YOUR GOAL
Reproduce, exactly and in full, only the lines below from the one containing "lower_flange();" through the one containing "obj.matrix_world = world".

DATASET SECTION
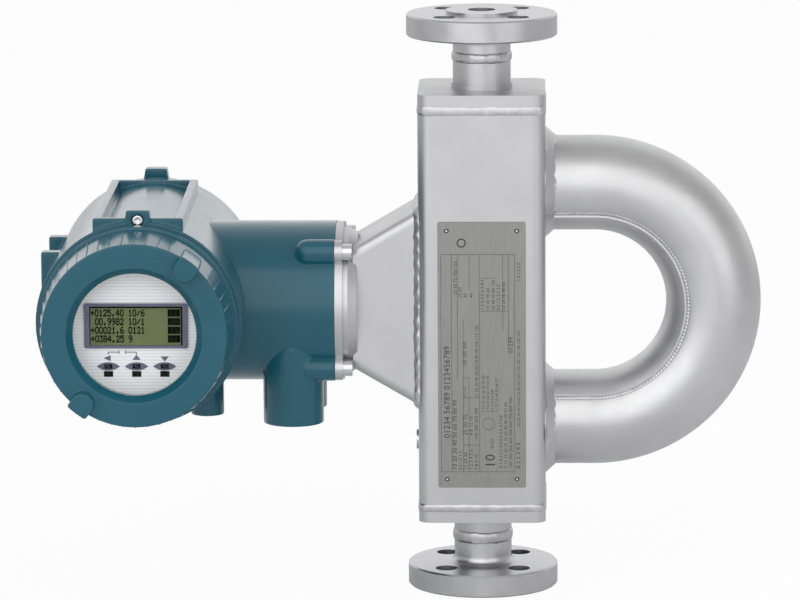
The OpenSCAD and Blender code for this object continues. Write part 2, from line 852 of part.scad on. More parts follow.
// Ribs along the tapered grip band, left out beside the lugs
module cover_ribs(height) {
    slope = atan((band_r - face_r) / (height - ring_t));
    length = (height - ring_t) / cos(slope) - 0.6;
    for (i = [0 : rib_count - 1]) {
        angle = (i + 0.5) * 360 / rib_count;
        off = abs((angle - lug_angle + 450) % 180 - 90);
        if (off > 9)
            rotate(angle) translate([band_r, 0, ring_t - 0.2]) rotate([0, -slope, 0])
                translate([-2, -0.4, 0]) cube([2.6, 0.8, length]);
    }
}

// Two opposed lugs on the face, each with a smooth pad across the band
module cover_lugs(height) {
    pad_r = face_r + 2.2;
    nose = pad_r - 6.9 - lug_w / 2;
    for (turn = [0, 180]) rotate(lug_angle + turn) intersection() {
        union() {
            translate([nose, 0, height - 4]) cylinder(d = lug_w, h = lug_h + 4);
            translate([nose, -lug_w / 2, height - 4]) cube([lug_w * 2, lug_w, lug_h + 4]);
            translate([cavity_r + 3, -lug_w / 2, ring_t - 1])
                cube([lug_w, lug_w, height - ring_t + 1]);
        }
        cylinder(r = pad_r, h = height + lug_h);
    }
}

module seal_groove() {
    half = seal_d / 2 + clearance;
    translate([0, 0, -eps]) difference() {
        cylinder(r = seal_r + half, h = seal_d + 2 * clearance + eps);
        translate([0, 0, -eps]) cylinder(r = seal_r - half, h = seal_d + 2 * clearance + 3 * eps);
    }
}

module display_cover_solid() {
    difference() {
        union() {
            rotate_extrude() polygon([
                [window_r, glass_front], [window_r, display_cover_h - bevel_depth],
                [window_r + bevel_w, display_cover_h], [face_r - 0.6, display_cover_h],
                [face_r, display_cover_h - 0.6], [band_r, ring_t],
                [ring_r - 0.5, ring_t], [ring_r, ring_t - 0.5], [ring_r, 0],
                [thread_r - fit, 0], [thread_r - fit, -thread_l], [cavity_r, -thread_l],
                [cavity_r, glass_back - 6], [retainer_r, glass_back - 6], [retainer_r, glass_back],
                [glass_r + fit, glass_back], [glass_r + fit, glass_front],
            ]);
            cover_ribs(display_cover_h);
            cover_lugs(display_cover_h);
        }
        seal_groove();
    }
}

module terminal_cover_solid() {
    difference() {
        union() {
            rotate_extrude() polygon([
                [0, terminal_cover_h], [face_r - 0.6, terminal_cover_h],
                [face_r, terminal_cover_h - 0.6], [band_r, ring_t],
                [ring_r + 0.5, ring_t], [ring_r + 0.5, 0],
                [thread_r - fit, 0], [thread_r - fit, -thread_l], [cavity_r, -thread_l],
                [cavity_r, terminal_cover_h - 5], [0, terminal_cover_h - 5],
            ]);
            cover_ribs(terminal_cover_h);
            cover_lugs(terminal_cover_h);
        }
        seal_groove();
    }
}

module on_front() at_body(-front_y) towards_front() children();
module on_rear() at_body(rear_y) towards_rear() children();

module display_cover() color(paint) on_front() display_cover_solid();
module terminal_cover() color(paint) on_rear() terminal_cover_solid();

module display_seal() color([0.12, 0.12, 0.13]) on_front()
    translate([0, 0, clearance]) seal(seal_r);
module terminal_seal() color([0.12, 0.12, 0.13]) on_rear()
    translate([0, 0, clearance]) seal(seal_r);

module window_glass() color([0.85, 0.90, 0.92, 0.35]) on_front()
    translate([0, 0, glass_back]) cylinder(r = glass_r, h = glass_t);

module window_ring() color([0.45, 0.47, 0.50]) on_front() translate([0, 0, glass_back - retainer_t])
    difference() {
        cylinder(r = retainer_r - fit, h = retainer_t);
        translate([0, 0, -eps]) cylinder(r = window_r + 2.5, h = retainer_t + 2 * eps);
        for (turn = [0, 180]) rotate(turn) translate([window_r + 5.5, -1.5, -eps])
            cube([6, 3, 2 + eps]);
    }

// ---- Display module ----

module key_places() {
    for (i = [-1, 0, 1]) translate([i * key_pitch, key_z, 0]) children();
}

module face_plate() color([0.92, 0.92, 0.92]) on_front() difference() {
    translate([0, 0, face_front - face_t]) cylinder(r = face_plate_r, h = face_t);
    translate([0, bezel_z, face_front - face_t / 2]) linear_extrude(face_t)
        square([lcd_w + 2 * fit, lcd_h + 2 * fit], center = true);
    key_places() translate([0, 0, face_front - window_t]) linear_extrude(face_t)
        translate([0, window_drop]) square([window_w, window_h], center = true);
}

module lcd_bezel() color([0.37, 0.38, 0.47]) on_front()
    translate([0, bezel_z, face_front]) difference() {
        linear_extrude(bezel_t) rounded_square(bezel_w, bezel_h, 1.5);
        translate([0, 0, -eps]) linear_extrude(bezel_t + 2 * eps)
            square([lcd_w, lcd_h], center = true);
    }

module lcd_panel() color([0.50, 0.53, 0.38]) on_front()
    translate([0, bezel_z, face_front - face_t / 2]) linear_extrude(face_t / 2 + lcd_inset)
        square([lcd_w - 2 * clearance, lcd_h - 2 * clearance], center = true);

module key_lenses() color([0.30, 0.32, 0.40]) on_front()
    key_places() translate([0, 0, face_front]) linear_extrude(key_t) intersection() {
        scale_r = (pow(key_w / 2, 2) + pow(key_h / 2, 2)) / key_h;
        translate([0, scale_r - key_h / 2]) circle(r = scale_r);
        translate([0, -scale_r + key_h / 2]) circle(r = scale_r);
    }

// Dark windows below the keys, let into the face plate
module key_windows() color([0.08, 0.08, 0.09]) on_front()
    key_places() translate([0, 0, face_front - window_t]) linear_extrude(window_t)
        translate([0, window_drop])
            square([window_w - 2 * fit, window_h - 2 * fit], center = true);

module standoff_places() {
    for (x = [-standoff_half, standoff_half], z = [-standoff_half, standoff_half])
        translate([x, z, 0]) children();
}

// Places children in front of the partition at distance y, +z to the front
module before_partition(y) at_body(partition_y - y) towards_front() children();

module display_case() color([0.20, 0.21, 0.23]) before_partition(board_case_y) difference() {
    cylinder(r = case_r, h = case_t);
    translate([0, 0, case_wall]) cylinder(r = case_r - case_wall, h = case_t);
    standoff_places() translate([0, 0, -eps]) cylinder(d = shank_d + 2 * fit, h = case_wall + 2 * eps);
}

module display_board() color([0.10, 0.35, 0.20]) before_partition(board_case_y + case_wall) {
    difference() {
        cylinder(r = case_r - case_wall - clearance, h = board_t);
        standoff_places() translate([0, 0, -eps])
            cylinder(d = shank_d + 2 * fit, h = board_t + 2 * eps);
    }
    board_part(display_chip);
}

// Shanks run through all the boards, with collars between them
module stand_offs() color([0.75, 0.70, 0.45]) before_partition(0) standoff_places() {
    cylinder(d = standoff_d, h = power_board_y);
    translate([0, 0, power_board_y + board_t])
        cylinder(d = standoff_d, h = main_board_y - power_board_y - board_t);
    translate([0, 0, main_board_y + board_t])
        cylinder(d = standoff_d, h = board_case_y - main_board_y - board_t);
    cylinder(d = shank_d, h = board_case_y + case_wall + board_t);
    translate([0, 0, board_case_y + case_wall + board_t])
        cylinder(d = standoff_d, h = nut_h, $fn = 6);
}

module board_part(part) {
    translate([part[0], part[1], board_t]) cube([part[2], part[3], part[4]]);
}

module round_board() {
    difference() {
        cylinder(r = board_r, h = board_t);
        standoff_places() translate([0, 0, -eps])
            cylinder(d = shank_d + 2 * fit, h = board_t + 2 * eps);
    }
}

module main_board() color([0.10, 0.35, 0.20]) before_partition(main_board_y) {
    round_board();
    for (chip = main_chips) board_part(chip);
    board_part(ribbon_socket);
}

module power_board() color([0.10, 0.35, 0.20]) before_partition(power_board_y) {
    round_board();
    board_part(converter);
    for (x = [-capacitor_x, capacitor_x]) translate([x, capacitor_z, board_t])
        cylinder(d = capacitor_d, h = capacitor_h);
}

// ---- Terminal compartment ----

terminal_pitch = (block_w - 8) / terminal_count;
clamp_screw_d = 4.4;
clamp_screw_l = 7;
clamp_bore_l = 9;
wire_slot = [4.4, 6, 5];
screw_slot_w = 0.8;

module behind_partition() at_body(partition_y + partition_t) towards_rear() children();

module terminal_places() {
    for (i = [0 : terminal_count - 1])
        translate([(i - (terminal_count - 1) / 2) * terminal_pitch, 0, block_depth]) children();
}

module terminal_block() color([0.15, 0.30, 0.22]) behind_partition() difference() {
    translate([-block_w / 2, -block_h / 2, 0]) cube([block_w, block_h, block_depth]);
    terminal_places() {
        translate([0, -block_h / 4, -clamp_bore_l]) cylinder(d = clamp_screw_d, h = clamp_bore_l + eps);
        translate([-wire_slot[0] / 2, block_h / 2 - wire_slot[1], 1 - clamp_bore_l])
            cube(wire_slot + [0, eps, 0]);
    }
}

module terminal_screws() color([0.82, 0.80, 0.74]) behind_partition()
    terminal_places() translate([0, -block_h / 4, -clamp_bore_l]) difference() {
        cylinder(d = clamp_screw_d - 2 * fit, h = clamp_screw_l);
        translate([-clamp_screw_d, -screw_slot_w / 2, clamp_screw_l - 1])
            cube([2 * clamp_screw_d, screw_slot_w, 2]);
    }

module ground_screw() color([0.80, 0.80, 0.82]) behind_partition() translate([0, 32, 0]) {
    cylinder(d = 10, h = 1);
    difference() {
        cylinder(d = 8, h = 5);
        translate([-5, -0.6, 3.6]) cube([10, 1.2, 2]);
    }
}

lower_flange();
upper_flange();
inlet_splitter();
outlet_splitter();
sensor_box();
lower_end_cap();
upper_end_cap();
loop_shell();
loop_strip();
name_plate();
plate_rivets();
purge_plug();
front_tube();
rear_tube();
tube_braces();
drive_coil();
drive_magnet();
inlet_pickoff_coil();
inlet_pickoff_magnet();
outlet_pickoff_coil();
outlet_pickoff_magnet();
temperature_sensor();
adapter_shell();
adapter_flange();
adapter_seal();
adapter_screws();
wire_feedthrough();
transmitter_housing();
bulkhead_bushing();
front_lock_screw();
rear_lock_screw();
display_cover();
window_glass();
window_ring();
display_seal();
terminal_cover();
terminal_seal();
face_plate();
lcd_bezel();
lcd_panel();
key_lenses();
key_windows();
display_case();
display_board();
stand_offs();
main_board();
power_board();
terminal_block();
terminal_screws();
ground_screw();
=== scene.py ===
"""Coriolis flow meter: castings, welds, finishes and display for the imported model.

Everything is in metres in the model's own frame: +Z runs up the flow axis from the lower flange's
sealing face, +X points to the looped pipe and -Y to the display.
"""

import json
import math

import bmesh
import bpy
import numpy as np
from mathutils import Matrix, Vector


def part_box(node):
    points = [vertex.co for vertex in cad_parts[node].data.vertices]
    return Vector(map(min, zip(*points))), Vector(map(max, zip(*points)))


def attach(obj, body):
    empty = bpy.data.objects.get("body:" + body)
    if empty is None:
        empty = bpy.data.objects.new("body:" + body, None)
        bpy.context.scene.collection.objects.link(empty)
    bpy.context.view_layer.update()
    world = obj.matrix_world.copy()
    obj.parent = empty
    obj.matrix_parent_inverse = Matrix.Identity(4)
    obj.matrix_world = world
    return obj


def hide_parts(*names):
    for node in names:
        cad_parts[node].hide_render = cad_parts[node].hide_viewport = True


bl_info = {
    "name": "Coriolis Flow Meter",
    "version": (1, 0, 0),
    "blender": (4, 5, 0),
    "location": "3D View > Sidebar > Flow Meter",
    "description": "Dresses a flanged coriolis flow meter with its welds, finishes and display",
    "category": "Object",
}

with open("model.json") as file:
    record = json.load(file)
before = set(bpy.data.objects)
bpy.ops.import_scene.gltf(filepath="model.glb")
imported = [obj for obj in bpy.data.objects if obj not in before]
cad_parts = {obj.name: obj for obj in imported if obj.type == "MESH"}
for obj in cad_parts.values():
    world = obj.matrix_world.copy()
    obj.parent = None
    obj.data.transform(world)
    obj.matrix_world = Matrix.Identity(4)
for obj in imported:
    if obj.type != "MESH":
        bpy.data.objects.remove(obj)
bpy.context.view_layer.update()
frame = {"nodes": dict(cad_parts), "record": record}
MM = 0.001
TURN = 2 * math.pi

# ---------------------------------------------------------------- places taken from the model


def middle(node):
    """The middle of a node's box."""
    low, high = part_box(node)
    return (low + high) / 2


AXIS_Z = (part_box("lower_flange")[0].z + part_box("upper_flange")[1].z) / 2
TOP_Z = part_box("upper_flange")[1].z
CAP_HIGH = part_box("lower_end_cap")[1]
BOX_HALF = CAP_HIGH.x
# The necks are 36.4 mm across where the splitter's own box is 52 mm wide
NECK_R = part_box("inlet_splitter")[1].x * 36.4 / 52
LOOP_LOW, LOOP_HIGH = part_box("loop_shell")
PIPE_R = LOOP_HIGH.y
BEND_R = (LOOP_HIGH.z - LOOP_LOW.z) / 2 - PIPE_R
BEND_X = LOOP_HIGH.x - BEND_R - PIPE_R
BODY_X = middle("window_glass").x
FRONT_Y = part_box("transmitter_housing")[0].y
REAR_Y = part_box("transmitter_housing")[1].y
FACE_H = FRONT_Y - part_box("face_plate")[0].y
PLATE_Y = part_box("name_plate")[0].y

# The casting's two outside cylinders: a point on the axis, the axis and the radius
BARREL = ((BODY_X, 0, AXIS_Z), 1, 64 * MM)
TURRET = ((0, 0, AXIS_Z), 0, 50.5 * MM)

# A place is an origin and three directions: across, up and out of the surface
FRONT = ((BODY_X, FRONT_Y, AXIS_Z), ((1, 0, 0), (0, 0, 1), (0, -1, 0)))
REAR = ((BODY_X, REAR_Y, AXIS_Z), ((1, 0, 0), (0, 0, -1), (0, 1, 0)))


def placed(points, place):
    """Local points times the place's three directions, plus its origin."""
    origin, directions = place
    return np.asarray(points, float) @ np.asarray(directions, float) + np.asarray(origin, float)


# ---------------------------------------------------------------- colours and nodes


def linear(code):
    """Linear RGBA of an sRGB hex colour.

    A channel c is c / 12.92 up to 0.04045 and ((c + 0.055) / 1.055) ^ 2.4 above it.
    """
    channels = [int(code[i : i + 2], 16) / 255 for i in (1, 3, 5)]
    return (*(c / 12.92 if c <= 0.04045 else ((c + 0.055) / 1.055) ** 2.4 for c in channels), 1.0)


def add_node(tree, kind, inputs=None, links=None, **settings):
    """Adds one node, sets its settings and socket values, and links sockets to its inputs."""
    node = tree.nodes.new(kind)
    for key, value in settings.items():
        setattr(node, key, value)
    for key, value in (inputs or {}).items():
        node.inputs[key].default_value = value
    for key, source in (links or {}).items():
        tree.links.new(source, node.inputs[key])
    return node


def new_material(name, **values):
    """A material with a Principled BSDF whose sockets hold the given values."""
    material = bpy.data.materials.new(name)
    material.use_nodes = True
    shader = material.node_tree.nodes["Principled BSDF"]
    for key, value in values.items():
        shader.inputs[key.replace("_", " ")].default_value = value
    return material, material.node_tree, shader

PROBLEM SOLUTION
lower_flange();
upper_flange();
inlet_splitter();
outlet_splitter();
sensor_box();
lower_end_cap();
upper_end_cap();
loop_shell();
loop_strip();
name_plate();
plate_rivets();
purge_plug();
front_tube();
rear_tube();
tube_braces();
drive_coil();
drive_magnet();
inlet_pickoff_coil();
inlet_pickoff_magnet();
outlet_pickoff_coil();
outlet_pickoff_magnet();
temperature_sensor();
adapter_shell();
adapter_flange();
adapter_seal();
adapter_screws();
wire_feedthrough();
transmitter_housing();
bulkhead_bushing();
front_lock_screw();
rear_lock_screw();
display_cover();
window_glass();
window_ring();
display_seal();
terminal_cover();
terminal_seal();
face_plate();
lcd_bezel();
lcd_panel();
key_lenses();
key_windows();
display_case();
display_board();
stand_offs();
main_board();
power_board();
terminal_block();
terminal_screws();
ground_screw();
=== scene.py ===
"""Coriolis flow meter: castings, welds, finishes and display for the imported model.

Everything is in metres in the model's own frame: +Z runs up the flow axis from the lower flange's
sealing face, +X points to the looped pipe and -Y to the display.
"""

import json
import math

import bmesh
import bpy
import numpy as np
from mathutils import Matrix, Vector


def part_box(node):
    points = [vertex.co for vertex in cad_parts[node].data.vertices]
    return Vector(map(min, zip(*points))), Vector(map(max, zip(*points)))


def attach(obj, body):
    empty = bpy.data.objects.get("body:" + body)
    if empty is None:
        empty = bpy.data.objects.new("body:" + body, None)
        bpy.context.scene.collection.objects.link(empty)
    bpy.context.view_layer.update()
    world = obj.matrix_world.copy()
    obj.parent = empty
    obj.matrix_parent_inverse = Matrix.Identity(4)
    obj.matrix_world = world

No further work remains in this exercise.